I don't think we need to answer that question, other than the problem was
identified fairly soon (before GUADEC even), and that there were valid reasons
for postponing any resolution. One for example was that we hired Stormy and
it's fair to say that for the Summer months, it was our top priority to make
sure we can work effectively with her than to replace Jeff.
How about the other board members -
how do you feel about your performance this year?
Everyone else has been very responsive IMO. Each of us have had our down
times, but in all cases, it was communicated with the rest of the board upfront.
In short, I would like a board of which the community has the ear,
working primarily to improve the social and financial condition of the
project, and doing so in the most complete transparency possible.
The board you describe sounds like it will have to take over all the mundane
tasks, take all the responsibility, AND have no mind or decision-making power
of itself. If that's the job description, I'm out. I have better things to
do in my life.
If I'm being elected to board to represent those who voted for me because they
believe I have the judgment to represent them, then I'm willing to put all my
resources on solving problems that need to be solved to make the community
more functional. I'm offering my judgment and thinking as well as my time,
it's a bundle.
I would like not to have a board member who is so busy that they don't
have time to blog, or ask for opinions here, or publish minutes &
meeting agendas in a timely fashion.
Do better if you can. You seem much more time than me for talking it seems.
I'd honestly highly really really really prefer to hack on code instead.
I would like to see consultation happen in such an informal and regular
fashion that we don't refer to questions from board members as "Requests
for Comments", which make it sound like you have to polish content for
an hour and "publish" the "document", going through board approval
before you go public. I'd like to see the 7 most frequent posters here
be the board members, on lots of topics, related to GUADEC, the Summit,
hackfests, budget, marketing, Friends of GNOME (and I'd like to commend
Stormy on the way she's been leading on this) and more.
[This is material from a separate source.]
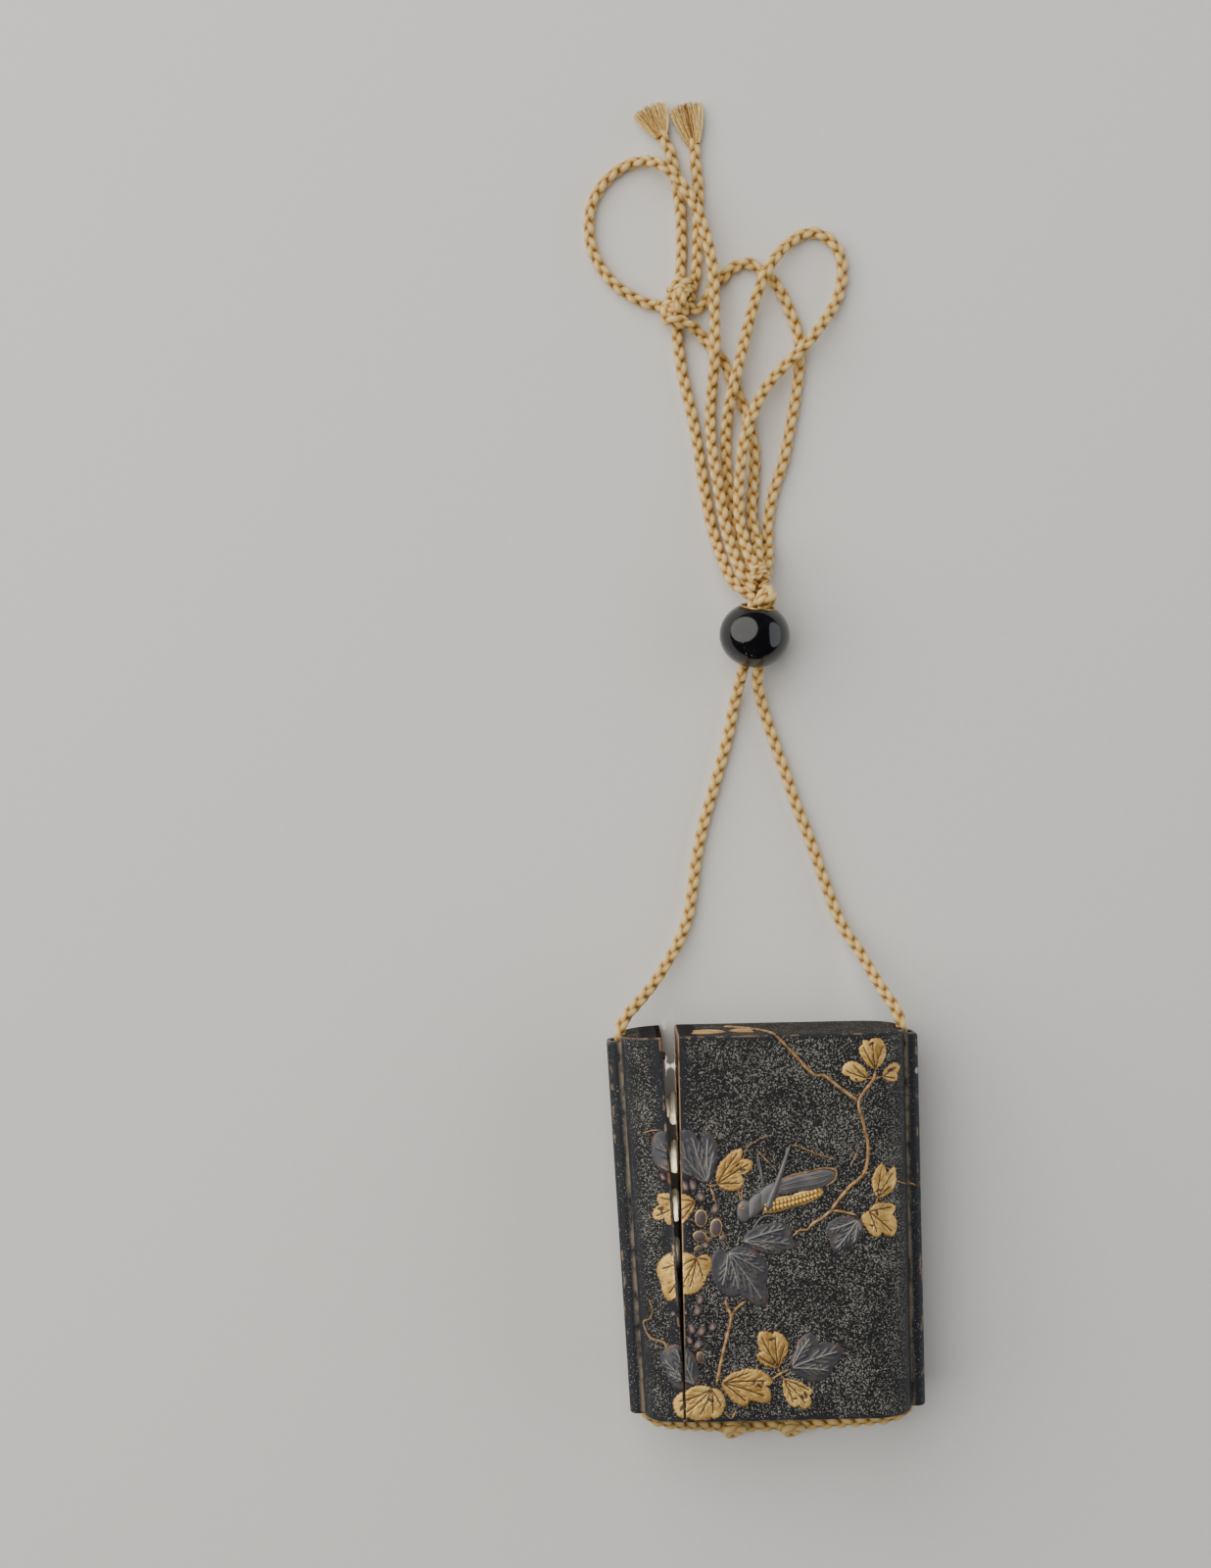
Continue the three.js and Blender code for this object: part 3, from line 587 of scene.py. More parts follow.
ROUTES = {
    "cord_left": [
        on_bore(-0.0075, -0.00165), (-0.0041, 0.115, 0.0044), (-0.0048, 0.112, 0.0029),
        (-0.0056, 0.109, 0.0018), (-0.0066, 0.104), (-0.0081, 0.0985), (-0.0102, 0.0915),
        (-0.0124, 0.0845), (-0.0142, 0.077), (-0.0153, 0.070), (-0.0163, 0.0642, 0.0016),
        (-0.0186, 0.0582, 0.0024), (-0.0213, 0.0538, 0.004), (-0.0243, 0.0496, 0.0062),
        (-0.0274, 0.0462, 0.0088), (-0.0303, 0.0432, 0.0114), (-0.0317, 0.0406, 0.0125),
        on_cover((-HALF_WIDTH, MOUTH_Y, MIDDLE)), cover_joint,
    ],
    "cord_right": [
        on_bore(-0.0075, 0.00165), (-0.0005, 0.114, 0.0043), (0, 0.1115, 0.003), (0.0008, 0.1085, 0.0018),
        (0.002, 0.1045), (0.0035, 0.0998), (0.0057, 0.0932), (0.0077, 0.0869), (0.010, 0.0808),
        (0.0127, 0.0726), (0.0153, 0.065, 0.0017), (0.0174, 0.060, 0.0025), (0.0203, 0.0556, 0.004),
        (0.0225, 0.0514, 0.006), (0.0248, 0.0472, 0.0088), (0.027, 0.0436, 0.0113),
        (0.0279, 0.0408, 0.0125), (HALF_WIDTH, MOUTH_Y, MIDDLE), main_joint,
    ],
    "cord_case": [
        on_cover((-HALF_WIDTH, JOINT_Y - 0.0003, MIDDLE)), on_cover((-HALF_WIDTH, 0, MIDDLE)),
        on_cover((-HALF_WIDTH, -TOP + 0.002, MIDDLE)), (-0.0282, -0.0406, 0.0125),
        (-0.0264, -0.0425, 0.012), (-0.022, -0.0443, 0.0096), (-0.017, -0.0457, 0.0062),
        (-0.012, -0.0468, 0.0033), (-0.009, -0.0472, 0.0022), (-0.003, -0.0474, 0.0016),
        (0.0037, -0.0472, 0.0022), (0.009, -0.0467, 0.0033), (0.015, -0.0457, 0.0059),
        (0.020, -0.0446, 0.0088), (0.0246, -0.0432, 0.0114), (0.0277, -0.041, 0.0125),
        (HALF_WIDTH, -TOP + 0.002, MIDDLE), (HALF_WIDTH, 0, MIDDLE),
        (HALF_WIDTH, JOINT_Y - 0.0003, MIDDLE),
    ],
    "cord_a": [
        (-0.0163, 0.1906), (-0.0159, 0.187), (-0.0153, 0.182), (-0.0142, 0.1765), (-0.013, 0.1707),
        (-0.0118, 0.1625), (-0.0109, 0.1562), (-0.0099, 0.1499, 0.0015), (-0.0088, 0.1452, 0.0019),
        (-0.0086, 0.1443, 0.0021),
    ],
    "cord_b": [
        (-0.0204, 0.1964, 0.0016), (-0.0234, 0.1973), (-0.0265, 0.199), (-0.0295, 0.2013),
        (-0.0324, 0.205), (-0.0344, 0.2095), (-0.0349, 0.2144), (-0.0342, 0.2188), (-0.032, 0.2228),
        (-0.0285, 0.226), (-0.025, 0.2276, 0.0017), (-0.0215, 0.2275, 0.0028), (-0.0187, 0.2261, 0.0046),
        (-0.0161, 0.2238, 0.0048), (-0.0136, 0.2204, 0.0048), (-0.0115, 0.2166, 0.0048),
        (-0.0098, 0.2115, 0.0047), (-0.0086, 0.206, 0.0047), (-0.0081, 0.2001, 0.0048),
        (-0.0081, 0.193, 0.0048), (-0.0082, 0.1856, 0.0048), (-0.0085, 0.1818, 0.0036),
        (-0.0089, 0.178, 0.0021), (-0.0092, 0.1748, 0.0016), (-0.0094, 0.1705, 0.0019),
        (-0.009, 0.163, 0.0037), (-0.008, 0.156, 0.0044), (-0.007, 0.1495, 0.0046),
        (-0.006, 0.1444, 0.0055),
    ],
    "cord_cd": [
        (-0.0034, 0.1443, 0.0025), (-0.0039, 0.1462, 0.0021), (-0.0052, 0.150, 0.0015), (-0.0058, 0.1565),
        (-0.0061, 0.163), (-0.006, 0.168, 0.0015), (-0.0057, 0.1718, 0.0025), (-0.0052, 0.1748, 0.0038),
        (-0.0041, 0.1792, 0.005), (-0.0029, 0.1835, 0.0044), (-0.0006, 0.1923, 0.0032),
        (0.002, 0.200, 0.0046), (0.0034, 0.2029, 0.0049), (0.005, 0.2054, 0.0044),
        (0.007, 0.2079, 0.0029), (0.0094, 0.210, 0.0018), (0.012, 0.2115), (0.015, 0.2114),
        (0.0176, 0.2098), (0.0194, 0.2072), (0.020, 0.2038), (0.0198, 0.2008), (0.0189, 0.1974, 0.0016),
        (0.0172, 0.1942, 0.0024), (0.0153, 0.1914, 0.0036), (0.0129, 0.1883, 0.0047),
        (0.0107, 0.1859, 0.0049), (0.0072, 0.1827, 0.0042), (0.0043, 0.1798, 0.0036),
        (0.0016, 0.176, 0.0042), (-0.0011, 0.1699, 0.005), (-0.0025, 0.1655, 0.0047),
        (-0.0031, 0.161, 0.0046), (-0.0037, 0.1556, 0.0045), (-0.0037, 0.1494, 0.0046),
        (-0.003, 0.1456, 0.0053), (-0.0028, 0.1444, 0.0056),
    ],
    "cord_e": [
        (-0.0105, 0.1893, 0.0015), (-0.0092, 0.1874), (-0.0069, 0.185), (-0.0053, 0.182),
        (-0.0039, 0.1786), (-0.0026, 0.1756), (-0.0012, 0.171), (-0.0002, 0.167), (0.0001, 0.1625),
        (-0.0004, 0.1565), (-0.0009, 0.150, 0.0022), (-0.0002, 0.146, 0.0034), (0.0001, 0.1443, 0.0041),
    ],
    "cord_f": [
        (-0.0099, 0.1972), (-0.0089, 0.1994), (-0.0065, 0.2018), (-0.0046, 0.2038), (-0.0022, 0.2051),
        (0.0001, 0.2052), (0.0022, 0.2038), (0.0048, 0.2016), (0.0069, 0.1983), (0.0084, 0.1948),
        (0.0097, 0.1912), (0.0103, 0.188), (0.0104, 0.1848), (0.0101, 0.181), (0.0093, 0.176),
        (0.0078, 0.1686), (0.0064, 0.1622), (0.0042, 0.156), (0.0029, 0.150), (0.0026, 0.146, 0.0016),
        (0.0026, 0.1443, 0.0018),
    ],
    "tail_1": [
        (-0.0154, 0.202, 0.0017), (-0.015, 0.206), (-0.0148, 0.211), (-0.0149, 0.216), (-0.0154, 0.2208),
        (-0.0161, 0.226), (-0.0169, 0.2299), (-0.0181, 0.2324), (-0.019, 0.2342),
    ],
    "tail_2": [
        (-0.0121, 0.2019, 0.0017), (-0.0116, 0.206), (-0.0114, 0.210), (-0.0112, 0.215), (-0.0109, 0.220),
        (-0.0111, 0.2245), (-0.0115, 0.228), (-0.0115, 0.2306), (-0.0119, 0.2324),
    ],
}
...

Why look here only? There's a lot going on marketing-list, web list, infra
list, sysadmin list, etc. And why from board members only? The community is
more functional than ever, contributing in all aspects of the project. Your
idea of the board seem to be "seven slaves that are supposed to do whatever I
demand as member/donor". My idea is "seven people that the community chose as
their trustees to deal with financials/legal/facilitating/etc".
I don't want to pick on anyone here - times change, boards too, but what
I feel is that the board (any board) currently doesn't really know what
its role is.
No, I think the board knows. It's just that it's different from your
definition of what it's role is.
> Boards take themselves seriously,
Actually I think you take this all too seriously. At the end of the day, it's
still code that talks. The whole Foundation thing is *just* a legal entity
backing what the community is doing. The foundation was not born to police
the community. It was born to support it.
try to present a united
front, don't fight in public, and publish/announce/... - in short,
broadcast to the membership what they're working on. I would like us to
move more towards a mode where most of the announcements coming out of
the foundation are coming from the membership rather than the board, and
Most of the announcements come from membership already. Oh, you mean all the
"GNOME Foundation" announcements, the kinds that we clearly said only board
can make. Why not count release announcement, new project announcements,
things-that-actually-matter announcements? You seem to ignore all that and
zoom in the artificial thing.
where the entire foundation shares in the difficulties that the board
has borne on their shoulders for the past few years. The GNOME project
is small enough & intimate enough that we can talk freely, no?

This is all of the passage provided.